Their landlords – interests ultimately owned by the dukes of Westminster and Buccleuch and [to be clarified] Native Land – are flogging off the freehold to the riverside pads for £4.8 million.
This means the leaseholders had two months (now, six weeks) to gather the money – not an insurmountable difficulty in a place where penthouses sell for £7 million.
But more of a challenge will be to get more than half the 217 residents to agree to buy.
Many are foreign nationals, 60 per cent don’t live there and most are clueless about English leasehold law and its hidden perils.
Factor in the deal being offered in July and August, and one could almost suspect the landlords of having another purchaser already lined up.
One who would pay considerably more than the £4.8 million the freehold has to be offered to the residents. And perhaps one who might feel less noblesse oblige in getting a decent return from the asset through leasehold’s many murky income streams.
There seems to be little appetite beyond a dozen or so informed residents to act on this offer.
The leaseholders should certainly make every effort to buy the freehold, which is a once-only offer. Any future attempt to buy will cost far more.
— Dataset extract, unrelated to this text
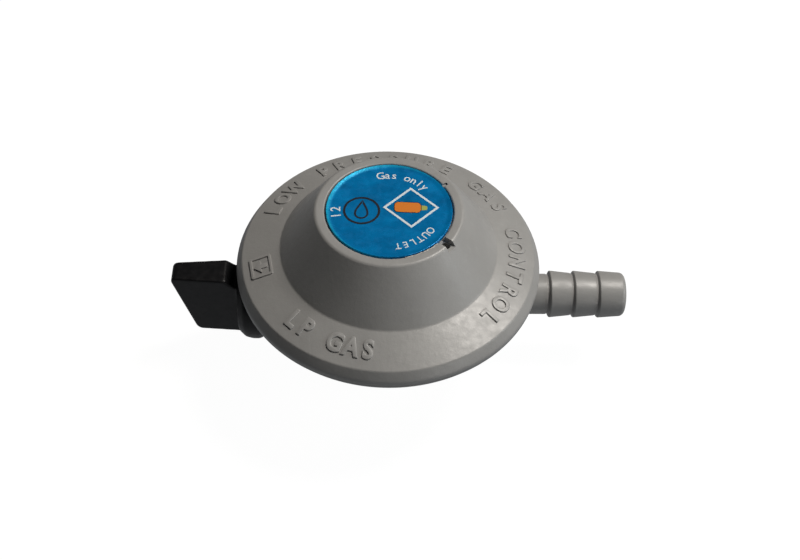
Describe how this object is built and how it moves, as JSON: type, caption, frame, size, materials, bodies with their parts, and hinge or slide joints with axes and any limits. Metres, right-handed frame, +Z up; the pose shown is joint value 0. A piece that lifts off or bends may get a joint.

Game playing over the offer of sale of freehold – to comply with right of first refusal – is routine in the leasehold game.
The freehold of Discovery Docklands East, opposite Canary Wharf, was offered to the leaseholders for £600,000 in the confident expectation that the leaseholders would be too shambolic – as usual – to buy it.
Stuffed with investment bankers, Discovery Docklands East accepted the deal in two weeks. The freehold was then promptly withdrawn from sale.
However, with the price set, the leaseholders were in an excellent position to enfranchise and compel the landlord to hand the freehold over.
At Neo Bankside, the habitual confusion over English leasehold law, common enough in modest blocks of flats, is present.
But then there is no other city in the world except London where you can pay £7 million for a tenancy.
The freehold offer is the latest drama to beset Neo Bankside.
Since last summer visitors to Tate Modern’s outdoor viewing platform have been able to peer in through the windows.
It’s an invasion of privacy, and possibly human rights, argue five residents who in April launched a legal action heading for the High Court.
They don’t agree with Tate director Sir Nick Serota’s proposed solution: get some net curtains.